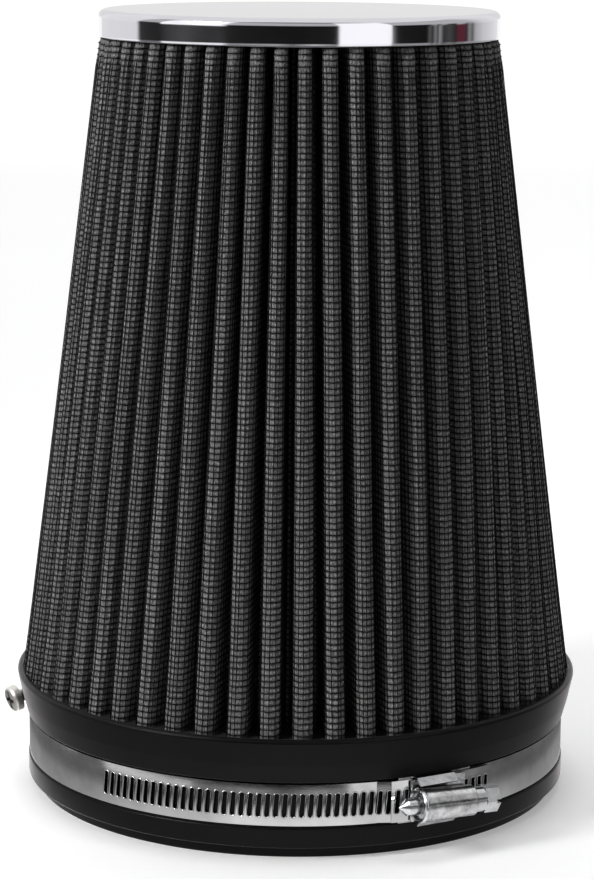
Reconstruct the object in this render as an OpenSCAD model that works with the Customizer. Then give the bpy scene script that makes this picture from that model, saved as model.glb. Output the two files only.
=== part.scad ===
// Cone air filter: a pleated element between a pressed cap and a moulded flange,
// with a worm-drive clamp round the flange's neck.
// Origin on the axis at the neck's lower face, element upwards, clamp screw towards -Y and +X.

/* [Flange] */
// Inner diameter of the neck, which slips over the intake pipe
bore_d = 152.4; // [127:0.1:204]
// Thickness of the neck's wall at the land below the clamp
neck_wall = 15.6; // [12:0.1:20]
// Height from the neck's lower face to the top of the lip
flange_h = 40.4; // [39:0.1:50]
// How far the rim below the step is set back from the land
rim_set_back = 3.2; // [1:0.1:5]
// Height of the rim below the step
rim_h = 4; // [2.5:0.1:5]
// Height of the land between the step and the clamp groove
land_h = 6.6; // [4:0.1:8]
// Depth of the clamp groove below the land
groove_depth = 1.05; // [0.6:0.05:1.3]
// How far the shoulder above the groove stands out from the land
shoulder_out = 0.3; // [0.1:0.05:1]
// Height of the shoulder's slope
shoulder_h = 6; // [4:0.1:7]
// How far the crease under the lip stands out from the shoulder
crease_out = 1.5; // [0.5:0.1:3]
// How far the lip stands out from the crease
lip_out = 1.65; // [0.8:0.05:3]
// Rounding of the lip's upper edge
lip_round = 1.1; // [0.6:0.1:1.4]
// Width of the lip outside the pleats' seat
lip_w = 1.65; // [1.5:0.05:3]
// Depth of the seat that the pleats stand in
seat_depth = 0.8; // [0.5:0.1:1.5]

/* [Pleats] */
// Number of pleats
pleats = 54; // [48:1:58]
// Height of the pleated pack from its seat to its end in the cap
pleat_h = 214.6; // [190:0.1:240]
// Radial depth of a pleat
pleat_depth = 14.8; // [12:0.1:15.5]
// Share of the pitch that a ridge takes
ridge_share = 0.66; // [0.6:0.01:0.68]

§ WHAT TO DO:
Pick out and copy the lines of the material that include the word "with".

§ SOLUTION TO THIS TASK:
Reconstruct the object in this render as an OpenSCAD model that works with the Customizer. Then give the bpy scene script that makes this picture from that model, saved as model.glb. Output the two files only.
// with a worm-drive clamp round the flange's neck.